This is the extension of COW(ICLR'24)
Originating from the diffusion phenomenon in physics, which describes the random movement and collisions of particles, diffusion generative models simulate a random walk in the data space along the denoising trajectory. This allows information to diffuse across regions, yielding harmonious outcomes. However, the chaotic and disordered nature of information diffusion in diffusion models often results in undesired interference between image regions, causing degraded detail preservation and contextual inconsistency. In this work, we address these challenges by reframing disordered diffusion as a powerful tool for text-vision-to-image generation (TV2I) tasks, achieving pixel-level condition fidelity while maintaining visual and semantic coherence throughout the image. We first introduce Cyclic One-Way Diffusion (COW), which provides an efficient unidirectional diffusion framework for precise information transfer while minimizing disruptive interference. Building on COW, we further propose Selective One-Way Diffusion (SOW), which utilizes Multimodal Large Language Models (MLLMs) to clarify the semantic and spatial relationships within the image. Based on these insights, SOW combines attention mechanisms to dynamically regulate the direction and intensity of diffusion according to contextual relationships. Extensive experiments demonstrate the untapped potential of controlled information diffusion, offering a path to more adaptive and versatile generative models in a learning-free manner.
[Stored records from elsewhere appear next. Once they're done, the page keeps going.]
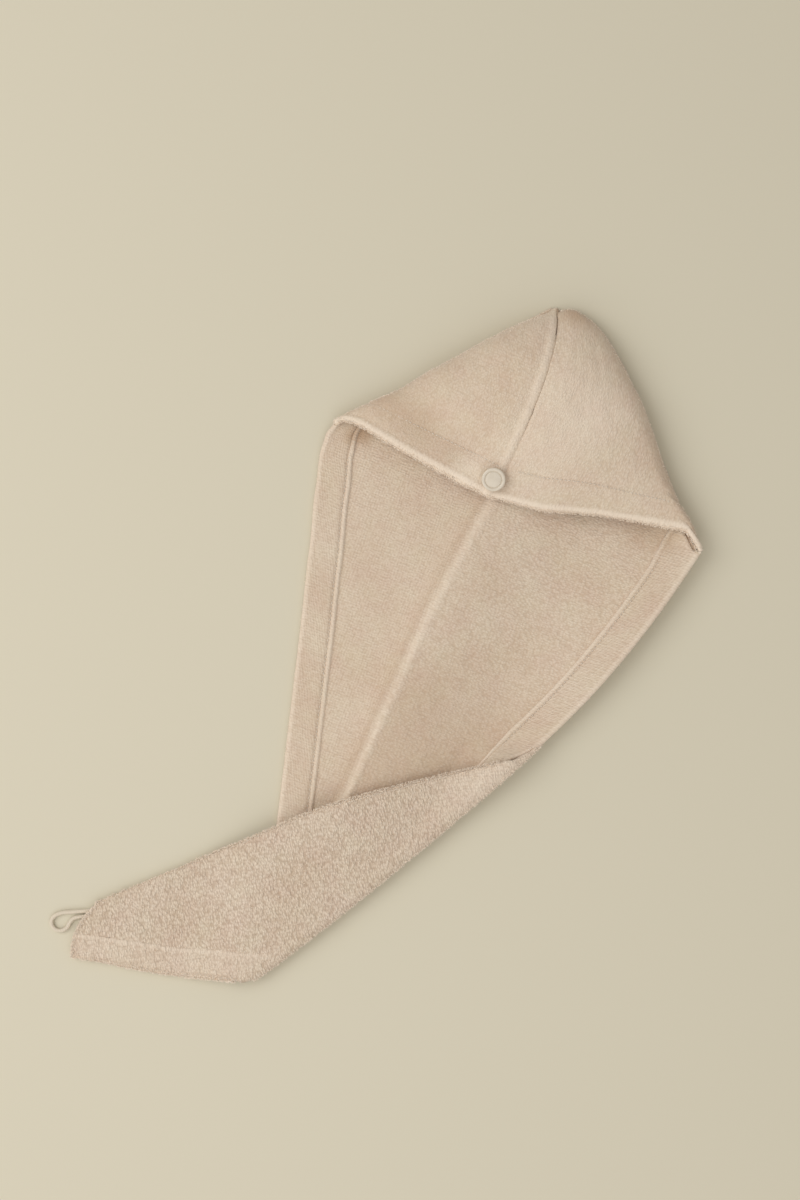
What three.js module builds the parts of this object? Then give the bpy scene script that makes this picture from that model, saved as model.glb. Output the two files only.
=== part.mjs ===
// Hair turban towel: one tapered piece of terry, folded at its centre crease and closed by a
// back seam into a hood. It lies on its back with the hood open towards the tail, and the tail
// is turned over once. A round button sits at the nape, and a cord loop at the tail's tip.
// Millimetres, +Z up. The peak of the hood points to +Y and the tail runs down to -Y.
import * as THREE from 'three';
import { mergeVertices } from 'three/addons/utils/BufferGeometryUtils.js';

// Cloth
const wall = 3;             // terry with its pile on both faces
const hemWall = 2;          // the edge turned in
const hemWidth = 26;
const hemNarrowing = 0.45;  // how much the tail's hems narrow where they near each other
const gap = 0.3;            // clearance between pieces that touch
const seamAllowance = 8;    // width of the raw edges inside the back seam
const allowanceWall = 1.6;

// Hood, in plan from its peak
const seamLength = 156;     // peak to nape
const hoodLeft = 131;       // peak to the left side corner, across
const hoodRight = 165;      // peak to the right side corner, across
const cornerDrop = 141;     // peak to both side corners, along
const hoodRise = 40;        // top of the open hood above the table
const napeRise = 24;        // top of its nape edge above the table
const peakRise = 8;         // top of its blunt peak above the table
const peakWidth = 11;       // the blunt end of the hood at its peak
const foldLift = 7;         // height of the hood's soft side folds
const seamDip = 1.6;        // how far the back seam draws the cloth in
const dentDepth = 4;        // valley in front of the nape hem, on the left

// Lower layer, in plan from the peak
const creaseRise = 12;      // height of the centre crease
const creaseSteep = 15;     // run of its steep left face
const creaseSlope = 85;     // run of its gentle right face
const leastField = 10;      // plain cloth between the hem and the crease, at least
const edgeLift = 14;        // height of the right hem above the table
const hemStart = 4;         // the side hems start this far below the corners
const turnAcross = 101;     // where the right hem meets the turned-over fold
const turnDrop = 319;
const heelLeft = 45;        // where the left hem meets the turned-over fold, left of the peak
const heelDrop = 565;
const turnInset = 7;        // how far the fold stands out from the cloth below it
const turnBow = 3.5;        // sideways bow of the fold

// Tail, in plan from the peak
const tipLeft = 180;        // left of the peak
const tipDrop = 573;
const tipWidth = 45;
const tipBulge = 6;
const settleStart = 5;      // past the left hem, where the tail starts down to the table
const settleRun = 60;       // how far it takes to reach the table
const tailEase = 1;         // how loosely the tail lies on the cloth below it

// Button and loop
const buttonDiameter = 18;
const buttonThickness = 3.6;
const buttonRim = 2.6;
const buttonDish = 0.9;
const buttonRound = 0.9;    // rounding of its edges
const buttonSetback = 16;   // button centre to the nape edge
const threadDiameter = 3.4;
const threadLength = 1.4;
const loopCord = 2.2;

// Where points of a plan curve lie: across to the right, and along from the peak to the tail
const plan = (across, along) => new THREE.Vector2(across, -along);

// Smooth step from 0 to 1
const ease = (share) => {
  const t = THREE.MathUtils.clamp(share, 0, 1);
  return t * t * (3 - 2 * t);
};

// Reads one column of a table at a place along it, with a smooth run between its rows
function readTable(table, place, column) {
  const last = table[table.length - 1];
  if (place <= table[0].at) return table[0][column];
  if (place >= last.at) return last[column];
  const next = table.findIndex((row) => row.at > place);
  const from = table[next - 1];
  const to = table[next];
  const share = ease((place - from.at) / (to.at - from.at));
  return THREE.MathUtils.lerp(from[column], to[column], share);
}

// Plan curves
const peak = plan(0, 0);
const nape = plan(0, seamLength);
const cornerLeft = plan(-hoodLeft, cornerDrop);
const cornerRight = plan(hoodRight, cornerDrop);
const turn = plan(turnAcross, turnDrop);
const heel = plan(-heelLeft, heelDrop);

const leftFold = new THREE.CubicBezierCurve(
  plan(-peakWidth / 2, 0),
  plan(-0.31 * hoodLeft, 0.27 * cornerDrop),
  plan(-0.67 * hoodLeft, 0.66 * cornerDrop),
  cornerLeft,
);
const rightFold = new THREE.CubicBezierCurve(
  plan(peakWidth / 2, 0),
  plan(0.27 * hoodRight, -0.13 * cornerDrop),
  plan(0.67 * hoodRight, 0.5 * cornerDrop),
  cornerRight,
);
const napeLeft = new THREE.CubicBezierCurve(
  nape,
  plan(-0.33 * hoodLeft, 0.95 * seamLength),
  plan(-0.69 * hoodLeft, 0.96 * cornerDrop),
  cornerLeft,
);
const napeRight = new THREE.CubicBezierCurve(
  nape,
  plan(0.36 * hoodRight, 0.955 * seamLength),
  plan(0.76 * hoodRight, 0.82 * cornerDrop),
  cornerRight,
);
const backSeam = new THREE.CubicBezierCurve(
  peak,
  plan(0.09 * hoodLeft, 0.27 * seamLength),
  plan(0.06 * hoodLeft, 0.67 * seamLength),
  nape,
);

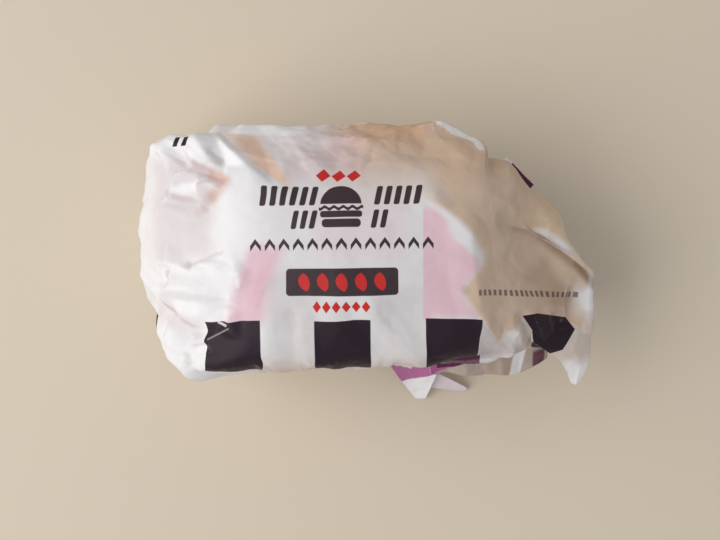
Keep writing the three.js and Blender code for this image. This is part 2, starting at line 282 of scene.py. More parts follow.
# %% The left end, facet by facet
# Each corner of a facet as x, y and how far it stands out. FOLD_ROUND softens the creases between them.
FOLD_ROUND = 0.55
LEFT_END_X = -15
ABOVE_NET = 50
LEFT_FACETS = [
    # rim of the net
    (-64.5, 35.5, 0), (-50, 36, 0), (-31, 35.5, 0), (-17.5, 19.5, 0), (-16, 8.5, 0), (-20, -4.5, 0),
    (-28, -15, 0), (-32.5, -25.5, 0), (-34, -38.5, 0), (-44, -40.5, 0), (-59, -39, 0),
    (-67, -23.5, 0), (-68.5, -1.5, 0), (-68, 19.5, 0),
    # rolled tuft at the corner, and the curved pinch beside it
    (-60.5, 30, 0.6), (-56.5, 26.5, 3.0), (-53.5, 28, 2.0), (-52.5, 23.5, 2.4), (-51, 26, -1.2),
    (-49.5, 22.5, -1.7), (-51.5, 20.5, -0.5), (-59.5, 23.5, 1.2), (-60, 21, -0.6),
    # facets up to the upright crease
    (-48, 26.5, 0.3), (-42.5, 27, 1.3), (-38.5, 28.5, -0.5), (-37.5, 21.5, -1.5),
    (-34.5, 24.5, 1.0), (-29.5, 20, 0.7), (-44.5, 22.5, 1.3), (-39, 20.5, 0.7),
    # shade under the lifted edge, and the pocket
    (-46.5, 20.5, -0.8), (-41.5, 19.5, -2.1), (-38.5, 18, -2.3), (-35, 16.5, 0.3), (-40, 13, -1.9),
    (-44, 9, -0.9), (-41.5, 16, 1.0), (-37.5, 14, 0.2),
    # white facet under the tuft, and the valley under it
    (-53, 18, 0.5), (-51, 19.5, 1.0), (-43, 15, 1.9), (-53, 14.5, 0.5), (-57.5, 16, -0.4),
    (-51.5, 12.5, -1.2), (-46.5, 11.5, -1.2), (-56.5, 11, 0.5), (-49, 8.5, 0.5), (-41.5, 6, 0.1),
    # shallow dents of the left end
    (-61.5, 7, 0.5), (-55.5, 2.5, -0.7), (-47, 2, 0.4), (-51, -2, -0.8), (-42, -0.5, 0.2),
    (-35.5, 3, 0.3), (-60.5, -4.5, 0.6), (-34.5, -2, 0.2),
    # upper edge of the leaf, and the paper that dips above it
    (-52.5, -5, 0.9), (-47, -6.5, 0.9), (-43.5, -5, 1.4), (-37.5, -6.5, 1.6), (-32, -8.5, 1.5),
    (-31.5, -9.5, 1.1), (-47, -5, -0.7), (-43, -3.5, -0.4), (-37, -4.5, -0.1), (-30, -7.5, 0),
    # inside and lower edge of the leaf
    (-48.5, -8.5, 0.1), (-42, -8, 0.4), (-51, -10.5, 1.0), (-41, -11.5, 1.0), (-36, -9.5, 1.1),
    (-32, -11, 1.1), (-35, -12.5, 1.0), (-29.5, -10.5, 0.2), (-31.5, -12.5, 0.1),
    (-36.5, -15, 0.1),
    # valley on its left, and the crease that runs from the notch
    (-53.5, -6.5, -0.9), (-54, -9.5, -1.5), (-60, -10.5, -0.7), (-56.5, -12, -0.2),
    (-61.5, -13, 1.6), (-55.5, -13.5, 1.6), (-49, -14.5, 1.0), (-40.5, -14.5, 1.0),
    # long valley and ridge towards the front corner
    (-58, -16, -0.5), (-53, -19, -1.9), (-47.5, -22.5, -1.4), (-44, -24, -0.8), (-45.5, -17.5, 0.8),
    (-40, -18.5, 1.0), (-35.5, -14.5, 0.9), (-35, -20.5, 1.2), (-32.5, -18, -0.2),
    (-52, -22.5, 0.8), (-44, -25.5, 1.1),
    # front corner, and the creases of the first square
    (-56, -27, 0.3), (-50, -27.5, 0.8), (-47, -28.5, -0.9), (-47, -33.5, -1.3), (-51, -32.5, 0.6),
    (-43.5, -31, 0.7), (-41.5, -25.5, 0.9), (-35.5, -22.5, 1.1), (-37.5, -21, 0.1), (-39, -23, 0.1),
    (-37.5, -25.5, -0.1), (-42, -27, -0.5), (-40.5, -28, 0.6), (-42, -30, 0.3), (-33.5, -28, 0),
]


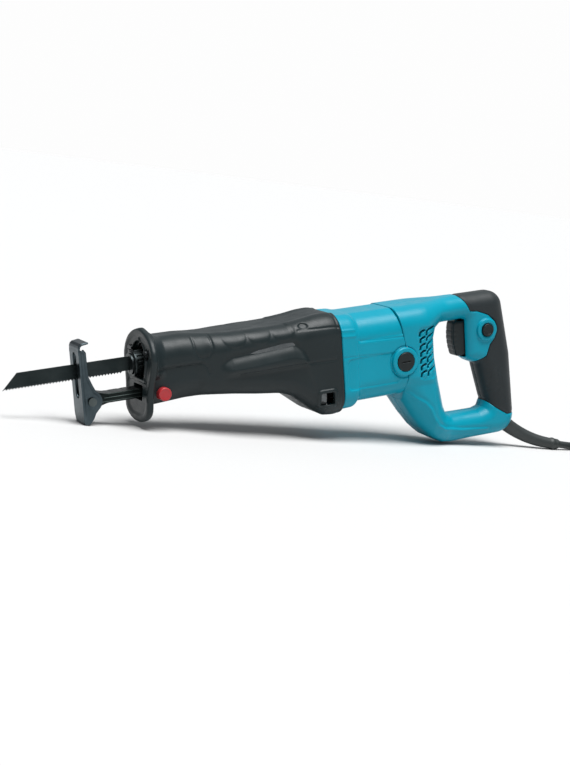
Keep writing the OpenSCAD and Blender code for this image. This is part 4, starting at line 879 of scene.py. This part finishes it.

Figure 1: Comparison with existing methods for maintaining the fidelity of text and visual conditions in different application scenarios. We consistently achieve superior fidelity to both text and visual conditions in all three settings. In contrast, other learning-based approaches struggle to attain the same level of performance in diverse scenarios.
Diffusion in physics is a phenomenon caused by random movements and collisions between particles. The diffusion model, drawing inspiration from non-equilibrium thermodynamics, establishes a Markov chain between a target data distribution and the Gaussian distribution. Illustration of ''diffusion in diffusion''. In experiment (a), We invert the pictures of pure gray and white to \( \mathbf{x_t} \), merge them together, and then regenerate them to \( \mathbf{x_0} \) via deterministic denoising. In experiment (b), we enhance the attention scores of the upper right quartile to the lower left quartile, while in experiment (c) we suppress attention scores from the upper right quartile towards other areas. The resulting images show how regions within an image diffuse and interfere with each other during denoising, and reveal the direct effect of attention on diffusion.
The pipeline of our proposed SOW method. Initially, given the visual condition and text condition, we employ Gemini to infer the textual description, the adaptive location box of the visual condition, and the visual condition-related box through a three-stage reasoning process. The input visual condition is then affixed to a predefined background, serving as the seed initialization for the cycle. During the Cyclic One-Way Diffusion process, we ''disturb'' and ''reconstruct'' the image in a cyclic way and ensure a continuous one-way diffusion by consistently replacing it with corresponding \(\mathbf{x_t}\). Also, by integrating these prior pieces of information, we execute cyclic diffusion with dynamic attention modulation, enhancing the coherence and accuracy of the generated outputs.
SOW strikes a balance between meeting the visual and text conditions. For example, when given a photo of a young woman but the text is “an old person”, our method can make the woman older to meet the text description by adding wrinkles, changing skin elasticity and hair color, etc. while maintaining the facial expression and the identity of the given woman.
SOW can be directly applied to other visual conditions other than human faces.